The session burns deepest in Washburn’s blue eyes as he recounts the leviathans that thumped Pillar Point. There isn’t a hint of fear in his voice as he talks about waves the size of buildings roaring through the lineup.
Luca Padua, a 16-year-old from Half Moon Bay is the heir to Washburn’s spot in the bowl. On the day known as “the massive Thursday,” a busted knee kept him from surfing alongside those brave enough to tackle the biggest waves of the season. “I couldn’t surf but I did rescues on the jetski and saw Grant take a few 30 footers on the head. Six foot to sixty foot, Grant Washburn goes,” said Padua.
Steve Hawk, a close friend of Washburn, and the writer who broke the seal on Mavericks, exposing it to the world on the cover of Surfer Magazine, said that Washburn has Mavericks so completely mastered, “…that he can suit up from the lot, paddle out, catch a wave, and be back on the road in 45-minutes.”
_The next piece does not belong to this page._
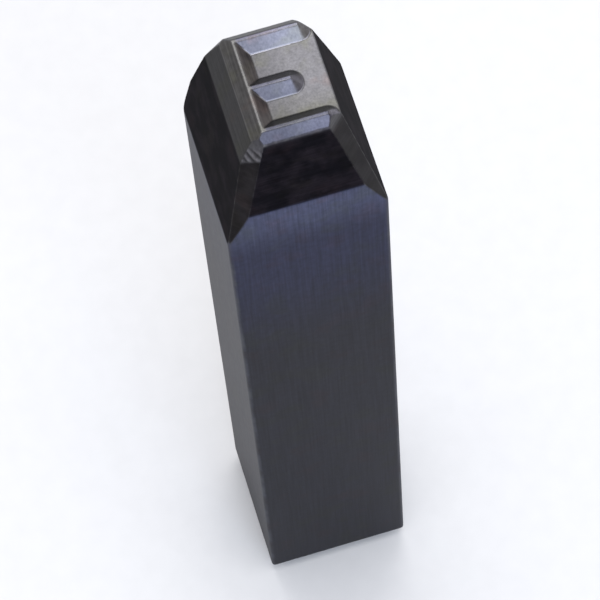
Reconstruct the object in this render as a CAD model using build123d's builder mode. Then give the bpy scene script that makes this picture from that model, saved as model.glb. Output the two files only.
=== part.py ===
from build123d import *

import os
from math import atan2, cos, radians, sin, sqrt, tan

# A steel letter punch, ground and cut from one piece of square bar.
# It stands on its struck end, in millimetres, with +Z up to the letter.
# The origin is in the middle of the struck end.
# From above, +Y is the top of the letter and +X its right.

# Square bar
overall_length = 78.0
shank_width = 12.7
arris_radius = 0.35

# Struck end, bevelled so that hammer blows don't spread its edges
struck_bevel_width = 1.3
struck_bevel_height = 1.6

# Letter E, measured over the narrow flat crests of its strokes
letter_height = 8.1
letter_width = 5.15
letter_shift = 0.15
middle_arm_length = 3.4
middle_arm_drop = 0.25
crest_width = 0.25
crest_corner = 0.08

# Strokes above the floor between them, with flanks measured from upright
relief = 0.9
flank_angle = 45.0

# Taper of the head, each length measured down from the crests
side_taper_length = 11.6
front_taper_length = 8.1
corner_taper_length = 11.8
stem_corner_taper_length = 7.4

# Top of the taper, level with the floor between the strokes
side_land = 0.23
front_trim = 0.11

# Corners ground off the top of the taper by eye, so the one behind the stem is smaller and shorter
corner_cut = 1.15
stem_corner_cut = 0.75

# Bevel that carries on below the outer flank of the stem, measured from upright
stem_bevel_angle = 23.0
stem_trim = 0.05

# Heights and half sizes that follow
half_width = shank_width / 2
floor_height = overall_length - relief
flank_run = relief * tan(radians(flank_angle))
head_half_x = letter_width / 2 + flank_run + side_land
head_half_y = letter_height / 2 + flank_run - front_trim


def facet_plane(toward, reach, height, lean):
    """Facet that faces `toward` and leans in by `lean`, at `reach` from the bar's middle at `height`."""
    outward = Vector(*toward).normalized()
    normal = outward * cos(lean) + Vector(0, 0, 1) * sin(lean)
    return Plane(origin=outward * reach + Vector(0, 0, height), z_dir=normal)


def taper_plane(toward, bar_reach, head_reach, taper_length):
    """Facet of the head, which leaves the bar at `bar_reach` and comes in to `head_reach`."""
    lean = atan2(bar_reach - head_reach, taper_length - relief)
    return facet_plane(toward, head_reach, floor_height, lean)


sides = [(1, 0), (-1, 0)]
fronts = [(0, 1), (0, -1)]
corners = {
    (1, 1): (corner_cut, corner_taper_length),
    (-1, 1): (stem_corner_cut, stem_corner_taper_length),
    (-1, -1): (corner_cut, corner_taper_length),
    (1, -1): (corner_cut, corner_taper_length),
}

# Facets of the head
head_facets = [taper_plane(d, half_width, head_half_x, side_taper_length) for d in sides]
head_facets += [taper_plane(d, half_width, head_half_y, front_taper_length) for d in fronts]
for toward, (cut, taper_length) in corners.items():
    corner_reach = (head_half_x + head_half_y - cut) / sqrt(2)
    head_facets.append(taper_plane(toward, half_width * sqrt(2), corner_reach, taper_length))

# Bevel beside the stem, which starts just above the foot of the stem's outer flank
stem_foot_reach = letter_width / 2 + flank_run - letter_shift
stem_bevel = facet_plane((-1, 0), stem_foot_reach - stem_trim, floor_height, radians(stem_bevel_angle))

# Bevels of the struck end
struck_lean = -atan2(struck_bevel_width, struck_bevel_height)
struck_bevels = [facet_plane(d, half_width, struck_bevel_height, struck_lean) for d in sides + fronts]

# Crests of the four strokes: middle X, middle Y, length along X, length along Y
crest_left = letter_shift - letter_width / 2
end_arm_y = (letter_height - crest_width) / 2
middle_arm_x = crest_left + middle_arm_length / 2
stem = (crest_left + crest_width / 2, 0, crest_width, letter_height)
arms = [
    (letter_shift, end_arm_y, letter_width, crest_width),
    (middle_arm_x, -middle_arm_drop, middle_arm_length, crest_width),
    (letter_shift, -end_arm_y, letter_width, crest_width),
]

# Raised strokes, drawn at their feet and tapered up to their crests.
# The stem has mitred corners and the arms end in half cones.
foot_corner = crest_corner + flank_run
with BuildPart() as strokes:
    x, y, length_x, length_y = stem
    with BuildSketch(Plane.XY.offset(floor_height)):
        with Locations((x, y)):
            Rectangle(length_x + 2 * flank_run, length_y + 2 * flank_run)
    extrude(amount=relief, taper=flank_angle)
    for x, y, length_x, length_y in arms:
        with BuildSketch(Plane.XY.offset(floor_height)):
            with Locations((x, y)):
                RectangleRounded(length_x + 2 * flank_run, length_y + 2 * flank_run, foot_corner)
        extrude(amount=relief, taper=flank_angle)

# Steel that is cut away around the strokes, down to the floor
with BuildPart() as waste:
    with BuildSketch(Plane.XY.offset(floor_height)):
        Rectangle(shank_width, shank_width)
    extrude(amount=relief)
    add(strokes.part, mode=Mode.SUBTRACT)

# Punch: bar with lightly rounded arrises, ground to its facets, then cut to the letter
with BuildPart() as letter_punch:
    with BuildSketch():
        RectangleRounded(shank_width, shank_width, arris_radius)
    extrude(amount=overall_length)
    for facet in head_facets + [stem_bevel] + struck_bevels:
        split(bisect_by=facet, keep=Keep.BOTTOM)
    add(waste.part, mode=Mode.SUBTRACT)

letter_punch.part.label = "letter_punch"

os.makedirs("parts", exist_ok=True)
export_step(letter_punch.part, "parts/letter_punch.step")
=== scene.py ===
from math import pi, radians

import bmesh
import bpy
import numpy as np
from mathutils import Matrix, Quaternion, Vector
from mathutils.bvhtree import BVHTree


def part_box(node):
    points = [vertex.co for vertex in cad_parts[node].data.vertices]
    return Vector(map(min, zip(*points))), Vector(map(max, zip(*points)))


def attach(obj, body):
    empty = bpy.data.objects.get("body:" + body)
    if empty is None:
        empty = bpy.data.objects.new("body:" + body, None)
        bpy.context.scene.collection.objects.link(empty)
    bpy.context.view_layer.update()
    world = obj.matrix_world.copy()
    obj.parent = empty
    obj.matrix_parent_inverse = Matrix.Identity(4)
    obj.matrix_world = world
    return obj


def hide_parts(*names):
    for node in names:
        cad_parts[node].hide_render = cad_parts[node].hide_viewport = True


# Steel letter punch with a black oxide finish, standing on its struck end. Lengths are in metres.
# From above, +Y is the top of the letter and +X its right. The front faces -Y.
# A fine grid is cast onto the solid, softened at its edges, marked by grinding and coloured by zone.

MM = 0.001

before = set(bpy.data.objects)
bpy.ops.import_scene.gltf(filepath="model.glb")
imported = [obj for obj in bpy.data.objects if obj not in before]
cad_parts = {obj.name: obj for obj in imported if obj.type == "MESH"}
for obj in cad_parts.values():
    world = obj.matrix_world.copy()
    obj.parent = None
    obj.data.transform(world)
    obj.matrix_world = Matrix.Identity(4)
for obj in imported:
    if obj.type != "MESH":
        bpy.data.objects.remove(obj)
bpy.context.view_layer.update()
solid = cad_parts["letter_punch"]
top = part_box("letter_punch")[1].z
outside = 2 * top
hair = 0.001 * MM

# Grid that is laid over the solid: a cap over the letter, then rings down to the struck end
cap_columns = 128
cap_rows = 168
cap_depth = 1.2 * MM
cap_bend = 4
touched_depth = 3.2 * MM
touched_ring_step = 0.09 * MM
head_depth = 12.6 * MM
head_ring_step = 0.17 * MM
shank_ring_step = 2.6 * MM
struck_height = 2.1 * MM
struck_ring_step = 0.14 * MM
struck_inset = 0.02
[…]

On what could be the last day of the year, Washburn’s out the back in the howling winds with Steve Hawk and a crew of men all over the age of 50. With the sun slipping beneath the horizon, Washburn is the reference point of where to be to catch the few waves coming through in the waning swell. His friend, Kevin, catches the biggest and best wave of his life at 55. Washburn’s on the one behind him.
He takes off facing north, switches back south as the wave explodes in front of him, and races the wave to Mushroom Rock. Unlike 99 percent of other surfers who charge Mavericks, he doesn’t look like he’s hanging on for dear life, but toying with the beast, begging the wave to surprise him. Today however, is just another notch.